When shopping for a power station, check two numbers:
- Continuous wattage: What it can deliver non-stop. Your running devices must stay below this.
- Surge wattage: What it can handle for brief spikes. Your highest-surge device must stay below this.
A power station rated at 1,000W continuous with 2,000W surge can handle a fridge that runs at 150W but surges to 800W. A smaller unit rated at 500W continuous with 1,000W surge would also work for the fridge. But a unit rated at 300W continuous with 600W surge would struggle.
Surge wattage does not affect your total runtime, but it determines which devices you can run at all.
Tips to Maximize Runtime
Run Fewer Devices
This sounds obvious, but it is the single most effective strategy. During an outage, decide what is essential. The router and a laptop are probably more important than a TV and a desk lamp.
Choose Energy-Efficient Devices
LED bulbs draw a fraction of what incandescent bulbs use. A modern laptop uses far less power than a desktop PC with a monitor. If you are buying devices specifically for backup use, energy efficiency directly translates to longer runtime.
Use DC When Possible
Powering devices through USB or 12V DC outputs avoids the inverter efficiency loss.

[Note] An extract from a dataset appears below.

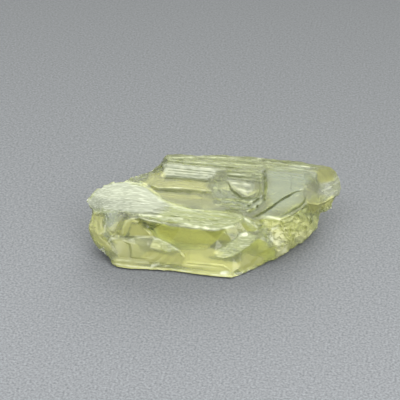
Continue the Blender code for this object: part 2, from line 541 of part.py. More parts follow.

If your laptop can charge over USB-C, use that instead of the AC outlet. You will gain roughly 15% more runtime from the same battery.
Factor In Charging Needs
If you plan to recharge the power station during an extended outage — via solar panels, a car, or a generator — your effective runtime extends well beyond a single charge. Many people pair a mid-size power station (500–1,000 Wh) with a portable solar panel to keep it topped up during multi-day outages.
Keep the Battery Warm
If you are using a power station in cold conditions, bring it indoors or insulate it. A warmer battery delivers more of its rated capacity.
Skip the Guesswork
Calculating runtime for a single device is simple enough. But when you are running multiple devices with different wattages, accounting for efficiency losses, and making sure you have enough surge headroom, the mental math gets messy.
Our calculator factors in efficiency losses and surge requirements to give you a safe runtime estimate. Add your devices, set how long you need them to run, and get product recommendations matched to your actual needs — no spreadsheet required.
Quick Reference
| Device | Typical Watts | Runtime on 1,000 Wh (usable) |
|---|---|---|
| Laptop (light use) | 60W | ~12 hours |
| CPAP (no humidifier) | 40W | ~18 hours |
| Wi-Fi Router | 12W | ~60 hours |
| LED Lamp | 10W | ~72 hours |
| Fridge (average) | 70W | ~10 hours |
| Desktop PC + Monitor | 200W | ~3.6 hours |
Remember, these estimates use roughly 720 usable Wh from a 1,000 Wh rated unit. Your actual results may vary based on your specific power station, device loads, and conditions. When in doubt, round your needs up and buy more capacity than you think you need.